本施策は全ての小規模保育で導入されるものではありません。特区内にある各事業者の判断で導入される見通しです。

いわゆる「3歳の壁」は僅かに低くなるでしょう。しかし、これによるデメリットは無視できないほど大きく感じられます。

端的なのは「社会性が発達する3歳児以降を小規模保育で保育するのが適切なのか」という疑問です。

小規模保育は19人以下の0-2歳児を保育する施設です。各年齢は5-7名程度という施設が専らでしょう。施設全体の定員数や3歳児からの転所者を考慮すると、保育を行う3歳児以降は若干名となりそうです。

多くの0-2歳児と若干名の3歳児を同じ部屋で保育を行うのが果たして適切でしょうか。運動能力に大きな差があるので、室内で衝突する危険性は極めて高いです。

また、同年齢の児童が極めて少なくなるのも疑問です。同年齢の児童と共に遊ぶ機会が限られてしまいます。

0-2歳児の利用が多い認可外保育施設でも、3歳児以降の利用者は一定数存在しています。しかし、「同年齢の子どもが少なくて、さみしそうだ」という話はしばしば聞きます。保育所の空きが見つかり次第、退所・転所する児童が多いそうです。

余談となりますが、転所先が見つからなかった3歳児の継続保育が可能であれば、新たな3歳児を受け入れるという話も検討されるかもしれません。

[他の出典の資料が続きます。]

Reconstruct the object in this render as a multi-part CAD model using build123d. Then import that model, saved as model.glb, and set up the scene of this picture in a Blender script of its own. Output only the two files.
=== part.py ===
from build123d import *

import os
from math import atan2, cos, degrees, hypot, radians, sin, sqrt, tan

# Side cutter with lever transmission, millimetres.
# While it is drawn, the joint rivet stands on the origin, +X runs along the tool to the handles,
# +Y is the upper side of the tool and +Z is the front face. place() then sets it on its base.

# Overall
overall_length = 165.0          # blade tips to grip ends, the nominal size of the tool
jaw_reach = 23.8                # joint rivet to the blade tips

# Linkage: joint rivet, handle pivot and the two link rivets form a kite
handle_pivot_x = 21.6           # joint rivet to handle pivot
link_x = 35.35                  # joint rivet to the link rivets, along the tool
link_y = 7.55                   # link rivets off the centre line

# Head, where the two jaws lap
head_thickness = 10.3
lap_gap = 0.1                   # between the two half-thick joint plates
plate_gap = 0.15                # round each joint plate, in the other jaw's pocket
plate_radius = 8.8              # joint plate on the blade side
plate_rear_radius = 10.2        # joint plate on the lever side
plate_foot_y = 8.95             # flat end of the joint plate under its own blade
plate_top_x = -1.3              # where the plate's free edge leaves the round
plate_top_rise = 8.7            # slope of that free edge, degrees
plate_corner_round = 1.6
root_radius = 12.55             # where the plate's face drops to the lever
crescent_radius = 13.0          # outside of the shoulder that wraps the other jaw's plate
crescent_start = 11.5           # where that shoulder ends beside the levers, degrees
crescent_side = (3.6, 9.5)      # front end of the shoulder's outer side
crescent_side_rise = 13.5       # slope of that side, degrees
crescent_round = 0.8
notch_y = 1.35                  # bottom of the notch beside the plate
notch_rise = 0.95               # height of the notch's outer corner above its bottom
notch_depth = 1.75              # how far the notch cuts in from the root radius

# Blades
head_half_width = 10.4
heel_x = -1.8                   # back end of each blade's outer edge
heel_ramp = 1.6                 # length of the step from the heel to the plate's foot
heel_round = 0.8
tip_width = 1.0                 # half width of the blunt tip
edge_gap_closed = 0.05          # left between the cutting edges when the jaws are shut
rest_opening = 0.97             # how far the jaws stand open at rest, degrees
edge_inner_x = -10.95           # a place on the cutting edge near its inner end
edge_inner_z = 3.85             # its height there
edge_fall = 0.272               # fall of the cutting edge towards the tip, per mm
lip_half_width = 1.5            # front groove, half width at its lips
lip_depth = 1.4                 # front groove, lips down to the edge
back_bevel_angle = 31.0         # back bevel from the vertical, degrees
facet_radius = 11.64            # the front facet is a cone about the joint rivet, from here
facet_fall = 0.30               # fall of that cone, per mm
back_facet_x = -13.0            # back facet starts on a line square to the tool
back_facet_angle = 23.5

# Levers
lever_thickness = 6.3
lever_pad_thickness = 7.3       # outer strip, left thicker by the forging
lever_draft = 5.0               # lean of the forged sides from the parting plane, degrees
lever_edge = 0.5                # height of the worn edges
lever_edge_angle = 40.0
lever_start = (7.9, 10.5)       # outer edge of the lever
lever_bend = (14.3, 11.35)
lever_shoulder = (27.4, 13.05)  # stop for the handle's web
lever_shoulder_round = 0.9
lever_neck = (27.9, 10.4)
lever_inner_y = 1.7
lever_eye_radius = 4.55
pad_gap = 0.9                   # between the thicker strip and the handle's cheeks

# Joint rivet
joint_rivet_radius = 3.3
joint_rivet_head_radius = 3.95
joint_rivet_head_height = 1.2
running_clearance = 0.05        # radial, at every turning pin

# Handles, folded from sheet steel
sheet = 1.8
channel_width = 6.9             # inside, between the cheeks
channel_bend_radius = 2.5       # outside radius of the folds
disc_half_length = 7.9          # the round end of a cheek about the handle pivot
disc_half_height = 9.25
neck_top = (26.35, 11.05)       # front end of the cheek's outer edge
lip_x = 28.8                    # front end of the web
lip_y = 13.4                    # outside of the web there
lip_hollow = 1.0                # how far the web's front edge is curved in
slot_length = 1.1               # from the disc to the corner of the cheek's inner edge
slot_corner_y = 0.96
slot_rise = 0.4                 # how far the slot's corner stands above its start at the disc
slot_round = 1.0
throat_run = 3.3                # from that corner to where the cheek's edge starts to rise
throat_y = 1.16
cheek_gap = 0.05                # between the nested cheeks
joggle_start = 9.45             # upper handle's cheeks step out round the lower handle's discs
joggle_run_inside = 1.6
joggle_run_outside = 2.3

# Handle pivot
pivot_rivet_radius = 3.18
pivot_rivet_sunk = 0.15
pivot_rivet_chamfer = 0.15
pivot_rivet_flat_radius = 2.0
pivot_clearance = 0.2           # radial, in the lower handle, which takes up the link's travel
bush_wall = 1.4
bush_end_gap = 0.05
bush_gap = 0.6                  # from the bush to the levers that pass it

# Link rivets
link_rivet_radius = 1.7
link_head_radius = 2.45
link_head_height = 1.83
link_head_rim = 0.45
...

全年齢を対象とした小規模保育・・・・新しい発想です。

企業主導型保育が大丈夫だから問題ない?

毎日新聞の記事では「企業主導型保育事業は0-5歳児を保育しており、問題はない」と指摘されています。しかし、企業主導型保育は今年度から始まったばかりの施設です。これを基準として「保育の質に影響はない」とは判断できないでしょう。

更に少人数の施設では様々な行事が制約されます。植物等を育てたり、大型バスをチャーターして遠足に出かけたり、演劇等を鑑賞したりするのは困難でしょう。同年齢で競い合う運動会も難しいです。

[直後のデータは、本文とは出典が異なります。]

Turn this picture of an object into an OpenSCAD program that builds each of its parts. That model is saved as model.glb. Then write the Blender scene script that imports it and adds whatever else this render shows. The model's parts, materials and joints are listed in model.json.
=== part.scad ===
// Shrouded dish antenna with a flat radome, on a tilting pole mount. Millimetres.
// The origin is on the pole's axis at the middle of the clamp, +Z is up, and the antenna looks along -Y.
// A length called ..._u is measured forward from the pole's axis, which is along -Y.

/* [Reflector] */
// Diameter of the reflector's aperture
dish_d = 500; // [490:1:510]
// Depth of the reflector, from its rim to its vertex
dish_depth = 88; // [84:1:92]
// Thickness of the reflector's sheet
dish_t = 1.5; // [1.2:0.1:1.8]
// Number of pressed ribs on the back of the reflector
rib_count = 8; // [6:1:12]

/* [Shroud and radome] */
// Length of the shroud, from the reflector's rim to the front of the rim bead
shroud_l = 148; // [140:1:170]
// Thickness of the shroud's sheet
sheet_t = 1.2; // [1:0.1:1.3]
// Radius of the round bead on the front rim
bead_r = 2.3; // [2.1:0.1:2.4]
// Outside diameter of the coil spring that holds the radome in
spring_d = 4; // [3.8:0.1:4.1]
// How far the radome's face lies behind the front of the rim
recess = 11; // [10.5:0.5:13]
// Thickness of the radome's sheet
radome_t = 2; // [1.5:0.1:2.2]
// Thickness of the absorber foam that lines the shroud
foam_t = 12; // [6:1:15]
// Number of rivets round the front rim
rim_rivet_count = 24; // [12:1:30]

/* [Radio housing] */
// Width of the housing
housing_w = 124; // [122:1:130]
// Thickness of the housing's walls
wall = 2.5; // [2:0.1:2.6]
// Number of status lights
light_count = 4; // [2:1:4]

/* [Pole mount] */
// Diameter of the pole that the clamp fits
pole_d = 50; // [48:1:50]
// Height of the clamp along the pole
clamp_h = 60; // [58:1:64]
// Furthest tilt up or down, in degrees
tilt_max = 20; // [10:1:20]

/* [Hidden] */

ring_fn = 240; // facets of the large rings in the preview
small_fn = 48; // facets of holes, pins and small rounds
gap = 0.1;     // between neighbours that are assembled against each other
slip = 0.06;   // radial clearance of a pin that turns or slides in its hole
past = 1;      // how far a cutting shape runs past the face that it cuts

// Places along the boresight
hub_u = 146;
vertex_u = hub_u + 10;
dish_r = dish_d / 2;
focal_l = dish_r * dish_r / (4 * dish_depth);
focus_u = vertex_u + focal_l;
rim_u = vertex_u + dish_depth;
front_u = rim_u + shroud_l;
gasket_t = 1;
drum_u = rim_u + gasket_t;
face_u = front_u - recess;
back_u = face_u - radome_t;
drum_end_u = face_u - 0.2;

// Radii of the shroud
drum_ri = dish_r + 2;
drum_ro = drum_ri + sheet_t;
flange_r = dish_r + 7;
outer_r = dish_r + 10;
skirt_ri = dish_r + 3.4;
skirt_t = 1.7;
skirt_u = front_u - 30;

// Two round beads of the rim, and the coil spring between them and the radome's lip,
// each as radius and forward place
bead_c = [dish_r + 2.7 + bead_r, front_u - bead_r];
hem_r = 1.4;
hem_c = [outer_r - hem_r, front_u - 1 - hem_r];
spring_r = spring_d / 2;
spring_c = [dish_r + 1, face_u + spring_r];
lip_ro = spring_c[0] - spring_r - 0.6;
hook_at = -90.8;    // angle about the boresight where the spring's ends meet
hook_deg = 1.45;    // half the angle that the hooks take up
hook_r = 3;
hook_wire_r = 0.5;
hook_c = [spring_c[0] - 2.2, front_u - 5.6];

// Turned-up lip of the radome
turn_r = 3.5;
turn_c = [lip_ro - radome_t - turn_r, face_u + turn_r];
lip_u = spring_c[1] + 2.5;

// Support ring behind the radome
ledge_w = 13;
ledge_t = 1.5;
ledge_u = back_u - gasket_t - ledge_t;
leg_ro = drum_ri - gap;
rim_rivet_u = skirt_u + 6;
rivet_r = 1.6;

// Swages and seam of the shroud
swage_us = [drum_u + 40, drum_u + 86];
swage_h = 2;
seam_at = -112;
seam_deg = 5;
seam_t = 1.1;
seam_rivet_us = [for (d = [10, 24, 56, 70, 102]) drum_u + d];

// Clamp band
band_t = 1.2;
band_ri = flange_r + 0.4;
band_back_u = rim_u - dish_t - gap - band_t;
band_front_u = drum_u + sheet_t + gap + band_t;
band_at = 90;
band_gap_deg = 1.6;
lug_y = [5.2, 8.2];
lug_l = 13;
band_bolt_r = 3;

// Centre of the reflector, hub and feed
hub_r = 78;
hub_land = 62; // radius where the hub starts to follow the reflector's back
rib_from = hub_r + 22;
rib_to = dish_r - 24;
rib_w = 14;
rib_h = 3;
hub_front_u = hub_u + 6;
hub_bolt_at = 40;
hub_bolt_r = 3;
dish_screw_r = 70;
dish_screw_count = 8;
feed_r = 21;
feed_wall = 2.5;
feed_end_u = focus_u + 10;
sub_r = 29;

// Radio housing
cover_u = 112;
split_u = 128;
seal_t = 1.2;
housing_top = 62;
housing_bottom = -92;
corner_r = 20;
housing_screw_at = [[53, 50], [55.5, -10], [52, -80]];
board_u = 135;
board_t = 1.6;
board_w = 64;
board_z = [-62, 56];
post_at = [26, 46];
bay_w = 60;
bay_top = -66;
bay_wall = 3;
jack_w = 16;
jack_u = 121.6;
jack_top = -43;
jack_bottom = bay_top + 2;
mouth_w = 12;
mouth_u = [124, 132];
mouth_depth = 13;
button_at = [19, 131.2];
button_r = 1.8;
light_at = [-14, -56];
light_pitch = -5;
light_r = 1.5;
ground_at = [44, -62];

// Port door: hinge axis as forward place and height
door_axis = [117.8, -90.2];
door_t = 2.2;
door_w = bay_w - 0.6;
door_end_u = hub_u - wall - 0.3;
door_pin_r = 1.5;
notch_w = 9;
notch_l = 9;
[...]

また、3歳児の継続保育に伴って0-2歳児の入所人数に影響が出る恐れもあります。入所できる0-2歳児が減少したら、何の為の小規模保育か分からなくなります。

必要なのは発達段階に見合った保育です。0-2歳児であれば保育所等との違いは一定範囲に留まるでしょう。しかし、3歳児以降の保育では大きな差が生じてしまいそうです。なし崩し的に行うのは適切だと思えません。

多くの保護者が願っているのは「0/1歳児から小学校入学前まで安心して通える保育所」です。原点回帰が必要ではないでしょうか。